— START OF INFORMATION SUPPLIED —
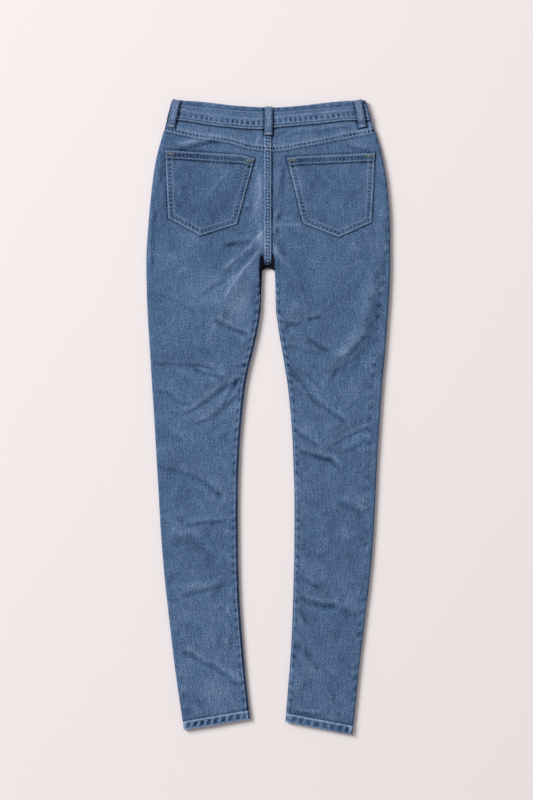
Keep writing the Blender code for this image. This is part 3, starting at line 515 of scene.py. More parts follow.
def rope(along, off, spec):
    # Puckers of a sewn seam from -1 to 1: they lean, wander, and grow and fade along it.
    middle, half, pitch = spec["middle"], spec["half"], spec["pitch"]
    still = np.zeros_like(along)
    wander = softNoise(along, still, pitch * 2.6, spec["seed"])
    strength = np.maximum(0.85 + 0.45 * softNoise(along, still, pitch * 1.9, spec["seed"] + 1), 0.5)
    wave = np.sin(2 * math.pi * (along + spec["lean"] * (off - middle)) / pitch + 1.4 * wander)
    wave = np.tanh(spec.get("square", 1.0) * (wave + spec.get("bias", 0.0)))  # blocks rather than waves
    return wave * strength * downFrom(np.abs(off - middle), 0.5 * half, 0.6 * half)


def sewn(off, lines, width=0.9):
    # 1 along lines that lie at one or a few distances off.
    return sum(np.exp(-((off - line) / width) ** 2) for line in np.atleast_1d(lines))


def seamRelief(name, side, along, off):
    spec = seams[name]
    wave = rope(along, off, spec)
    pulled = sewn(off, spec["lines"])
    wash = np.where(wave < 0, spec["dark"], spec["pale"]) * wave + spec["worn"] * pulled
    for place, width, *tints in spec["beside"]:
        wash = wash + tints[0 if side < 0 else -1] * sewn(off, place, width)
    return spec["depth"] * wave - stitchPull * pulled, wash


# Corners of the back pockets, out from the centre line: outer top, outer low, tip, inner low, inner top.
pockets = {
    -1: [(164.5, 427.0), (160.0, 319.0), (108.0, 290.6), (50.5, 309.0), (22.0, 413.5)],
    1: [(170.4, 422.5), (165.0, 311.5), (113.0, 288.0), (56.0, 310.5), (30.2, 415.0)],
}
loopWidth = 12.5
loops = {  # middle of the top end and of the foot
    "belt_loop_back_left": ((-146.5, 507.2), (-155.8, 463.6)),
    "belt_loop_back_centre": ((0.6, 496.4), (0.6, 451.0)),
    "belt_loop_back_right": ((143.0, 506.8), (151.2, 463.6)),
}


def pocketBulge(side, u):
    # The left pocket's top edge bows up between its corners.
    return (4.2 if side < 0 else 1.0) * np.clip(1 - u, 0, 1) * smoothStep(u / 0.16)


def alongEdge(start, end, x, y):
    # Way along an edge and distance to the right of it, with its length.
    run = np.subtract(end, start)
    length = np.linalg.norm(run)
    x, y = x - start[0], y - start[1]
    return (x * run[0] + y * run[1]) / length, (x * run[1] - y * run[0]) / length, length


def pocketCorners(side):
    return [np.array(corner) * (side, 1) for corner in pockets[side]]


def pocketEdges(side, x, y):
    # Distance in from the sewn sides with the way along them, and distance down from the top edge.
    corners = pocketCorners(side)
    offSide = np.full_like(x, 1e9)
    along = np.zeros_like(x)
    passed = 0.0
    for start, end in zip(corners, corners[1:]):
        way, off, length = alongEdge(start, end, x, y)
        along = np.where(side * off < offSide, passed + way, along)
        offSide = np.minimum(offSide, side * off)
        passed += length
    _, off, length = alongEdge(corners[4], corners[0], x, y)
    return offSide, along, side * off + pocketBulge(side, side * (x - corners[4][0]) / length)


def shadeAround(x, y):
    # Painted shadows on the cloth beside the pockets, the belt loops and the waistband.
    shade = -1.2 * sewn(curve(waistSeam, x) - y, 1.4, 1.5)
    for side in sides:
        offSide, _, offTop = pocketEdges(side, x, y)
        shade = shade - 1.1 * sewn(np.minimum(offSide, offTop), -1.4, 1.4)
    for top, foot in loops.values():
        way, across, length = alongEdge(top, foot, x, y)
        shade = shade - 1.9 * sewn(np.maximum(np.abs(across) - loopWidth / 2, way - length), 1.0, 1.5)
    return shade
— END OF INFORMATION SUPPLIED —
◆ TASK DIRECTIONS ◆
Your task is to output all of the data above word for word.

◆ SOLUTION TO THIS PROBLEM ◆
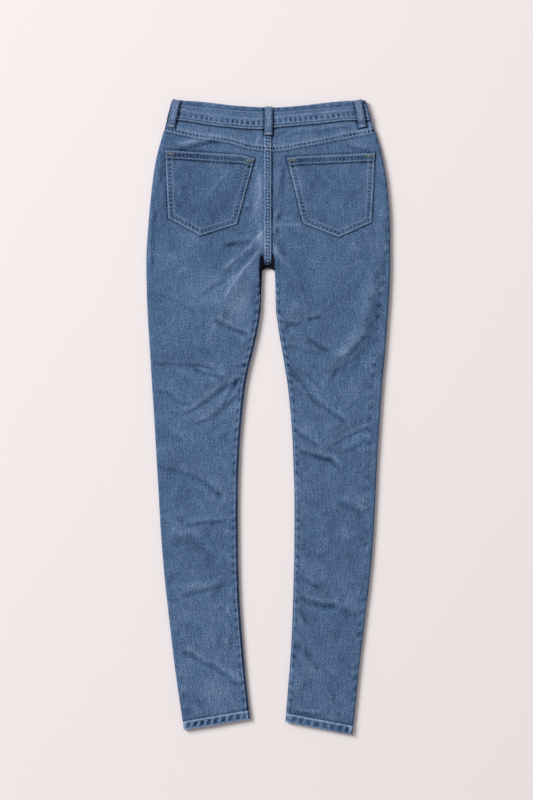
Keep writing the Blender code for this image. This is part 3, starting at line 515 of scene.py. More parts follow.
def rope(along, off, spec):
    # Puckers of a sewn seam from -1 to 1: they lean, wander, and grow and fade along it.
    middle, half, pitch = spec["middle"], spec["half"], spec["pitch"]
    still = np.zeros_like(along)
    wander = softNoise(along, still, pitch * 2.6, spec["seed"])
    strength = np.maximum(0.85 + 0.45 * softNoise(along, still, pitch * 1.9, spec["seed"] + 1), 0.5)
    wave = np.sin(2 * math.pi * (along + spec["lean"] * (off - middle)) / pitch + 1.4 * wander)
    wave = np.tanh(spec.get("square", 1.0) * (wave + spec.get("bias", 0.0)))  # blocks rather than waves
    return wave * strength * downFrom(np.abs(off - middle), 0.5 * half, 0.6 * half)


def sewn(off, lines, width=0.9):
    # 1 along lines that lie at one or a few distances off.
    return sum(np.exp(-((off - line) / width) ** 2) for line in np.atleast_1d(lines))


def seamRelief(name, side, along, off):
    spec = seams[name]
    wave = rope(along, off, spec)
    pulled = sewn(off, spec["lines"])
    wash = np.where(wave < 0, spec["dark"], spec["pale"]) * wave + spec["worn"] * pulled
    for place, width, *tints in spec["beside"]:
        wash = wash + tints[0 if side < 0 else -1] * sewn(off, place, width)
    return spec["depth"] * wave - stitchPull * pulled, wash


# Corners of the back pockets, out from the centre line: outer top, outer low, tip, inner low, inner top.
pockets = {
    -1: [(164.5, 427.0), (160.0, 319.0), (108.0, 290.6), (50.5, 309.0), (22.0, 413.5)],
    1: [(170.4, 422.5), (165.0, 311.5), (113.0, 288.0), (56.0, 310.5), (30.2, 415.0)],
}
loopWidth = 12.5
loops = {  # middle of the top end and of the foot
    "belt_loop_back_left": ((-146.5, 507.2), (-155.8, 463.6)),
    "belt_loop_back_centre": ((0.6, 496.4), (0.6, 451.0)),
    "belt_loop_back_right": ((143.0, 506.8), (151.2, 463.6)),
}


def pocketBulge(side, u):
    # The left pocket's top edge bows up between its corners.
    return (4.2 if side < 0 else 1.0) * np.clip(1 - u, 0, 1) * smoothStep(u / 0.16)


def alongEdge(start, end, x, y):
    # Way along an edge and distance to the right of it, with its length.
    run = np.subtract(end, start)
    length = np.linalg.norm(run)
    x, y = x - start[0], y - start[1]
    return (x * run[0] + y * run[1]) / length, (x * run[1] - y * run[0]) / length, length


def pocketCorners(side):
    return [np.array(corner) * (side, 1) for corner in pockets[side]]


def pocketEdges(side, x, y):
    # Distance in from the sewn sides with the way along them, and distance down from the top edge.
    corners = pocketCorners(side)
    offSide = np.full_like(x, 1e9)
    along = np.zeros_like(x)
    passed = 0.0
    for start, end in zip(corners, corners[1:]):
        way, off, length = alongEdge(start, end, x, y)
        along = np.where(side * off < offSide, passed + way, along)
        offSide = np.minimum(offSide, side * off)
        passed += length
    _, off, length = alongEdge(corners[4], corners[0], x, y)
    return offSide, along, side * off + pocketBulge(side, side * (x - corners[4][0]) / length)


def shadeAround(x, y):
    # Painted shadows on the cloth beside the pockets, the belt loops and the waistband.
    shade = -1.2 * sewn(curve(waistSeam, x) - y, 1.4, 1.5)
    for side in sides:
        offSide, _, offTop = pocketEdges(side, x, y)
        shade = shade - 1.1 * sewn(np.minimum(offSide, offTop), -1.4, 1.4)
    for top, foot in loops.values():
        way, across, length = alongEdge(top, foot, x, y)
        shade = shade - 1.9 * sewn(np.maximum(np.abs(across) - loopWidth / 2, way - length), 1.0, 1.5)
    return shade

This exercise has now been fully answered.